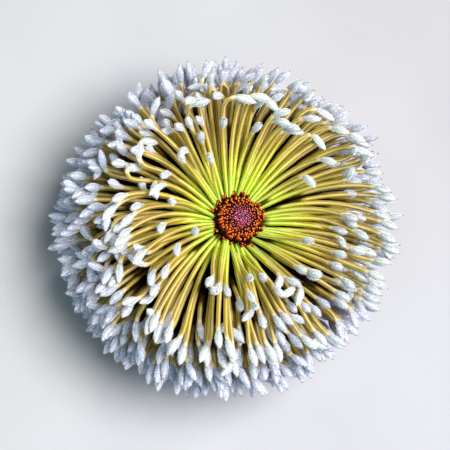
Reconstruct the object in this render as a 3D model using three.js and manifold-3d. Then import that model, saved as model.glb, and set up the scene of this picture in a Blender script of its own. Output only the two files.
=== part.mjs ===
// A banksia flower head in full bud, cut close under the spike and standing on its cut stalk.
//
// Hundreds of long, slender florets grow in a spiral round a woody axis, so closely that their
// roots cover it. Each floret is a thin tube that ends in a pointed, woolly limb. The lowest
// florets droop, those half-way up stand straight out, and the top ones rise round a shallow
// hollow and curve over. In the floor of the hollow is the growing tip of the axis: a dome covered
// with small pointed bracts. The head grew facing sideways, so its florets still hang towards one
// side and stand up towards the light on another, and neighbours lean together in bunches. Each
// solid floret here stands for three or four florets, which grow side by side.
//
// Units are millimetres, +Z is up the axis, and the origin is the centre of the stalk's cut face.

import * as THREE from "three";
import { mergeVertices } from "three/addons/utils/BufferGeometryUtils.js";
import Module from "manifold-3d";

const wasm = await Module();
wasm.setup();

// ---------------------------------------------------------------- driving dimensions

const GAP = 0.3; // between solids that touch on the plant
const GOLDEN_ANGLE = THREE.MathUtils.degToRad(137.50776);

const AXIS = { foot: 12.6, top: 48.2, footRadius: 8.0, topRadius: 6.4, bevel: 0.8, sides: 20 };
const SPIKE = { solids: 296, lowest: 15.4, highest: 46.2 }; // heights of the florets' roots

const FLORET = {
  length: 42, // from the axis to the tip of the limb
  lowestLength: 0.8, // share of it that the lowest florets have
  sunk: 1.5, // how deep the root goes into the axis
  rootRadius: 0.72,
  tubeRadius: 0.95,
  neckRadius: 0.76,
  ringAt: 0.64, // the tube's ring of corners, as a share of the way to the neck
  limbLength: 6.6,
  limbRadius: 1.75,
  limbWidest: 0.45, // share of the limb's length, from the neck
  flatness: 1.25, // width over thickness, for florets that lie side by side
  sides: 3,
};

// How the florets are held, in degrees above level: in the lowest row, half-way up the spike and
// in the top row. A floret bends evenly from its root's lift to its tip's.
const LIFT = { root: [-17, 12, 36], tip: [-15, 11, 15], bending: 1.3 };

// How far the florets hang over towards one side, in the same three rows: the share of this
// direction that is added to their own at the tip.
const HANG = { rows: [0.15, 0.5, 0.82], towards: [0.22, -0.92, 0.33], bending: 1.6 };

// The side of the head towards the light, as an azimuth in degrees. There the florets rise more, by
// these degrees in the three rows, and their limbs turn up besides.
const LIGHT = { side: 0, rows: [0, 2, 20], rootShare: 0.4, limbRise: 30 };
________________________
» **Objective**
Reproduce the listing shown above in its entirety, exactly.

» **Response to this task**
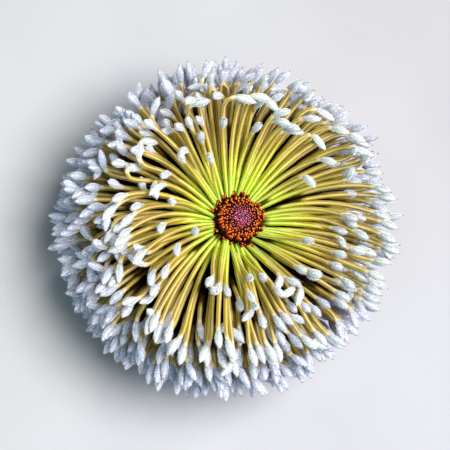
Reconstruct the object in this render as a 3D model using three.js and manifold-3d. Then import that model, saved as model.glb, and set up the scene of this picture in a Blender script of its own. Output only the two files.
=== part.mjs ===
// A banksia flower head in full bud, cut close under the spike and standing on its cut stalk.
//
// Hundreds of long, slender florets grow in a spiral round a woody axis, so closely that their
// roots cover it. Each floret is a thin tube that ends in a pointed, woolly limb. The lowest
// florets droop, those half-way up stand straight out, and the top ones rise round a shallow
// hollow and curve over. In the floor of the hollow is the growing tip of the axis: a dome covered
// with small pointed bracts. The head grew facing sideways, so its florets still hang towards one
// side and stand up towards the light on another, and neighbours lean together in bunches. Each
// solid floret here stands for three or four florets, which grow side by side.
//
// Units are millimetres, +Z is up the axis, and the origin is the centre of the stalk's cut face.

import * as THREE from "three";
import { mergeVertices } from "three/addons/utils/BufferGeometryUtils.js";
import Module from "manifold-3d";

const wasm = await Module();
wasm.setup();

// ---------------------------------------------------------------- driving dimensions

const GAP = 0.3; // between solids that touch on the plant
const GOLDEN_ANGLE = THREE.MathUtils.degToRad(137.50776);

const AXIS = { foot: 12.6, top: 48.2, footRadius: 8.0, topRadius: 6.4, bevel: 0.8, sides: 20 };
const SPIKE = { solids: 296, lowest: 15.4, highest: 46.2 }; // heights of the florets' roots

const FLORET = {
  length: 42, // from the axis to the tip of the limb
  lowestLength: 0.8, // share of it that the lowest florets have
  sunk: 1.5, // how deep the root goes into the axis
  rootRadius: 0.72,
  tubeRadius: 0.95,
  neckRadius: 0.76,
  ringAt: 0.64, // the tube's ring of corners, as a share of the way to the neck
  limbLength: 6.6,
  limbRadius: 1.75,
  limbWidest: 0.45, // share of the limb's length, from the neck
  flatness: 1.25, // width over thickness, for florets that lie side by side
  sides: 3,
};

// How the florets are held, in degrees above level: in the lowest row, half-way up the spike and
// in the top row. A floret bends evenly from its root's lift to its tip's.
const LIFT = { root: [-17, 12, 36], tip: [-15, 11, 15], bending: 1.3 };

// How far the florets hang over towards one side, in the same three rows: the share of this
// direction that is added to their own at the tip.
const HANG = { rows: [0.15, 0.5, 0.82], towards: [0.22, -0.92, 0.33], bending: 1.6 };

// The side of the head towards the light, as an azimuth in degrees. There the florets rise more, by
// these degrees in the three rows, and their limbs turn up besides.
const LIGHT = { side: 0, rows: [0, 2, 20], rootShare: 0.4, limbRise: 30 };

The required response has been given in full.